Should the page’s form layout be poorly thought out, then your buyers will be discouraged from showing further interest in your product or service. Finally, if user navigation is so bad that buyers find it hard to determine how to submit a form, conversions will drop, too. All of these issues have to be improved to create a low-friction user experience.
Conclusion: Focus on creating a Low-Friction Experience at Any Cost
The long and short of it is that in B2B it is even more critical to implement a low-friction user experience on your website. In most B2B lead gen sites the whole point is to grow a list of qualified buyers, so why make it difficult?

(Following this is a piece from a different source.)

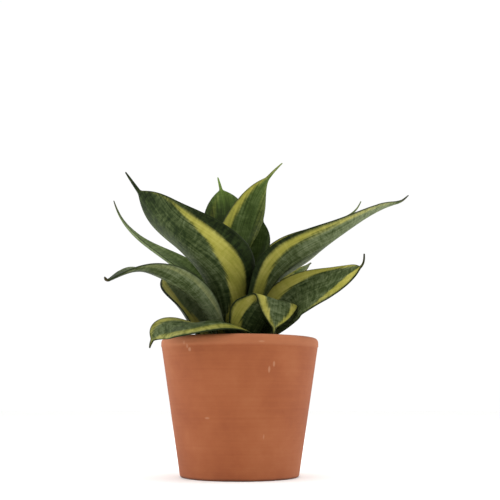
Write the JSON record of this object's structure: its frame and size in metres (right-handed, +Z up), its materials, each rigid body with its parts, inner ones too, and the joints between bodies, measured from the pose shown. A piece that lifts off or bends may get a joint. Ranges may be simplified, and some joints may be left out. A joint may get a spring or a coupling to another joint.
{
  "type": "potted snake plant",
  "caption": "Bird's-nest snake plant with broad pointed leaves, golden bands and dark green centres, growing from soil in a plain tapered terracotta pot.",
  "frame": {"origin": "on the floor under the pot's axis, in the middle of the flat underside that the pot stands on", "axes": "+Z up along the pot's axis; -Y is the front, the side seen in the picture; +X is to the right in that view"},
  "size_m": [0.2471, 0.216, 0.2407],
  "materials": {
    "terracotta": "matte unglazed fired clay with fine turning lines and pale lime marks",
    "potting_soil": "matte dark crumbly potting mix",
    "stem_flesh": "matte fibrous stem tissue",
    "leaf_skin": "waxy satin leaf skin, dark green with golden bands and a thin dark margin"
  },
  "bodies": {
    "root": {"pot": "terracotta", "soil": "potting_soil", "crown": "stem_flesh", "leaf_left_tall": "leaf_skin", "leaf_right_long": "leaf_skin", "leaf_centre": "leaf_skin", "leaf_back_tall": "leaf_skin", "leaf_right_open": "leaf_skin", "leaf_front_folded": "leaf_skin", "leaf_left_arching": "leaf_skin", "leaf_left_short": "leaf_skin", "leaf_rim_draped": "leaf_skin", "leaf_back_right": "leaf_skin", "leaf_left_slender": "leaf_skin", "leaf_right_short": "leaf_skin", "leaf_back_right_long": "leaf_skin", "leaf_back_low": "leaf_skin", "leaf_back_left": "leaf_skin", "leaf_inner_furled": "leaf_skin"}
  },
  "joints": []
}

This is the difference between successful conversions and buyers your company will lose because they encountered obstacles in their learning process; a poor user experience that simply could have been avoided in the first place. These days, there just isn’t an excuse anymore to have a high-friction user experience that you’re subjecting your buyers to.
Solid case study after case study has demonstrated that B2B companies that reduce friction will always succeed in obtaining more conversions. One such case study from the Marketing Experiments Blog showed that conversions for a B2B company that dealt in business VOIP telephone services shot up by a whopping 262% when friction was reduced on its sales page. This was done by transforming the company’s sales call form to a quote tool that was interactive.
Buyers are precious, which is why you don’t want to suck them down in a high-friction user experience that just wastes their time. If this happens, your conversion rates will drop and your company will suffer.
Always focus on creating a low-friction user experience and your inbound marketing efforts will have a better payoff.